Given problem:
Every line below should be repeated exactly.

____ Recorded information

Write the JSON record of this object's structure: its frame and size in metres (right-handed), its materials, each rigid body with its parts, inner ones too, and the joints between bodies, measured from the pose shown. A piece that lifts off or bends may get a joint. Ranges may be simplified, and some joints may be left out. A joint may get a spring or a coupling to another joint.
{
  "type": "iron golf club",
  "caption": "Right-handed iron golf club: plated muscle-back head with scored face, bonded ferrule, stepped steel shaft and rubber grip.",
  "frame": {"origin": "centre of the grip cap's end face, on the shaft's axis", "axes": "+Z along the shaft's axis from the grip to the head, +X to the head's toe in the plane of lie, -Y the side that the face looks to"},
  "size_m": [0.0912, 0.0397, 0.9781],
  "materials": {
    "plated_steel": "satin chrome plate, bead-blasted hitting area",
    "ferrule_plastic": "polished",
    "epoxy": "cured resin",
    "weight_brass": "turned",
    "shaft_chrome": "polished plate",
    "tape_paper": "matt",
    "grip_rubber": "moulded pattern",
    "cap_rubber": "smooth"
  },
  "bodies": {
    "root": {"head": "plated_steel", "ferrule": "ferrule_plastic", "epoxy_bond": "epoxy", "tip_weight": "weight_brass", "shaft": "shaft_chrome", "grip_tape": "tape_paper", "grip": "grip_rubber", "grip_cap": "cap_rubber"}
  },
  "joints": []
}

________

Answer to the task:
Write the JSON record of this object's structure: its frame and size in metres (right-handed), its materials, each rigid body with its parts, inner ones too, and the joints between bodies, measured from the pose shown. A piece that lifts off or bends may get a joint. Ranges may be simplified, and some joints may be left out. A joint may get a spring or a coupling to another joint.
{
  "type": "iron golf club",
  "caption": "Right-handed iron golf club: plated muscle-back head with scored face, bonded ferrule, stepped steel shaft and rubber grip.",
  "frame": {"origin": "centre of the grip cap's end face, on the shaft's axis", "axes": "+Z along the shaft's axis from the grip to the head, +X to the head's toe in the plane of lie, -Y the side that the face looks to"},
  "size_m": [0.0912, 0.0397, 0.9781],
  "materials": {
    "plated_steel": "satin chrome plate, bead-blasted hitting area",
    "ferrule_plastic": "polished",
    "epoxy": "cured resin",
    "weight_brass": "turned",
    "shaft_chrome": "polished plate",
    "tape_paper": "matt",
    "grip_rubber": "moulded pattern",
    "cap_rubber": "smooth"
  },
  "bodies": {
    "root": {"head": "plated_steel", "ferrule": "ferrule_plastic", "epoxy_bond": "epoxy", "tip_weight": "weight_brass", "shaft": "shaft_chrome", "grip_tape": "tape_paper", "grip": "grip_rubber", "grip_cap": "cap_rubber"}
  },
  "joints": []
}